Папа Пий VII согласился приехать в Париж, чтобы венчать императора: услуга за услугу — за Конкордат венчание.
«Я желал бы, чтобы это дело совершилось ради великого блага, которое проистечет из него для религии, церкви и государства», — писал легат Капрара из Парижа в Ватикан.[738]
«Промысел Божий и Конституционные законы Империи даровали нашей фамилии наследственное императорское достоинство», — сказано было в манифесте. Это значит: короноваться будет не только Наполеон, но и супруга его, вопреки обычаю: лет двести не бывало, что короновались женщины.

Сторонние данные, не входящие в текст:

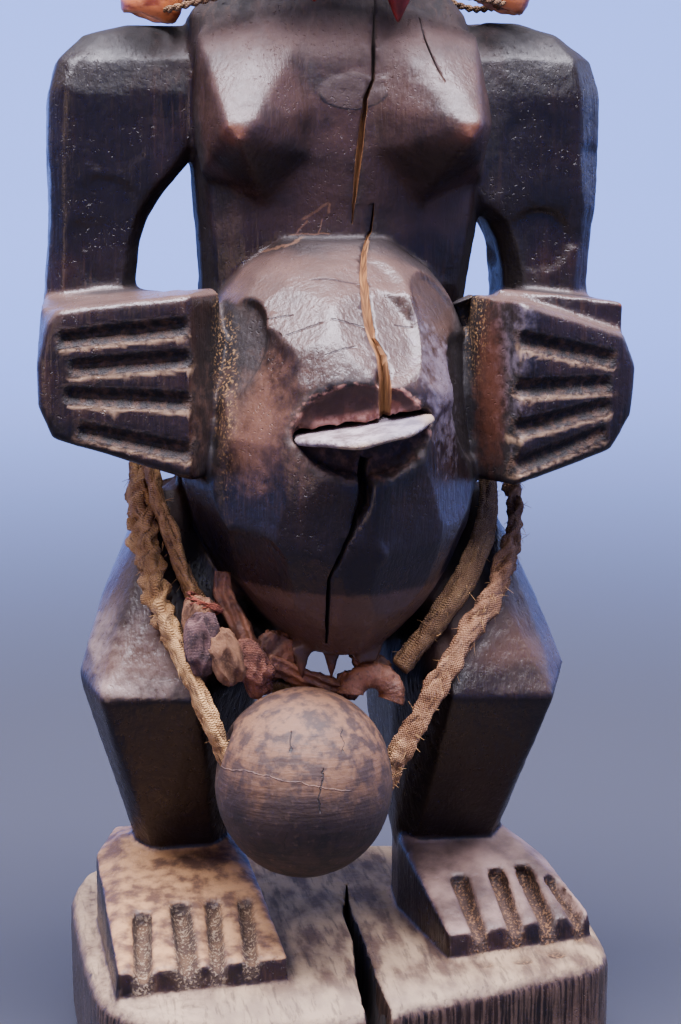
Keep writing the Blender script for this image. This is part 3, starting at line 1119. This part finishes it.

В самую последнюю минуту папа узнал, что Жозефина — не супруга Наполеона, а «любовница», потому что не венчана. Короновать такую чету было бы кощунством. От этого папа отказался наотрез и потребовал церковного брака. Наполеон уступил ему нехотя: уже о разводе подумывал, не желая связывать судьбу новой династии с бездетной Жозефиной. Дядя Фош, кардинал, повенчал их тайком, без свидетелей, в кабинете императора.
Перед коронованием надо было ему причаститься. От этого он, в свою очередь, отказался наотрез: причащаться, не веря в таинство, казалось ему лицемерием и кощунством. «Не будем отягчать совести его и нашей», — согласился папа и написал собственноручно в церемониале: «Non communicarano, причащаться не будут». — «Рано или поздно вы сами к этому придете и будете с нами», — говорил он императору.[739]
Тут со стороны Наполеона было противоречие: от одного таинства, причащения, отказывался и требовал другого — помазания на царство, ибо оно есть «пятое таинство», по толкованию св. Петра Дамиена: Sacramentum quintum est inunctio régis. Но отказом от причащения уничтожалось и помазание: какое, в самом деле, могло иметь значение таинство, совершенное над человеком, не принадлежащим к церкви?[740]
11 Фримера, 2 декабря 1804 года в соборе Парижской Богоматери происходила невиданно пышная, но холодная и скучная церемония. Многие заметили, как император «несколько раз подавлял зевоту»; а когда папа мазал его миром, — казалось, думал только о том, как бы поскорее вытереться. «Лицо его было равнодушно и неподвижно, как в магнетическом сне». С вещим даром ясновидения, не покидавшим его в роковые минуты жизни, узнавал ли он — вспоминал ли, что венчает себя «как жертву»?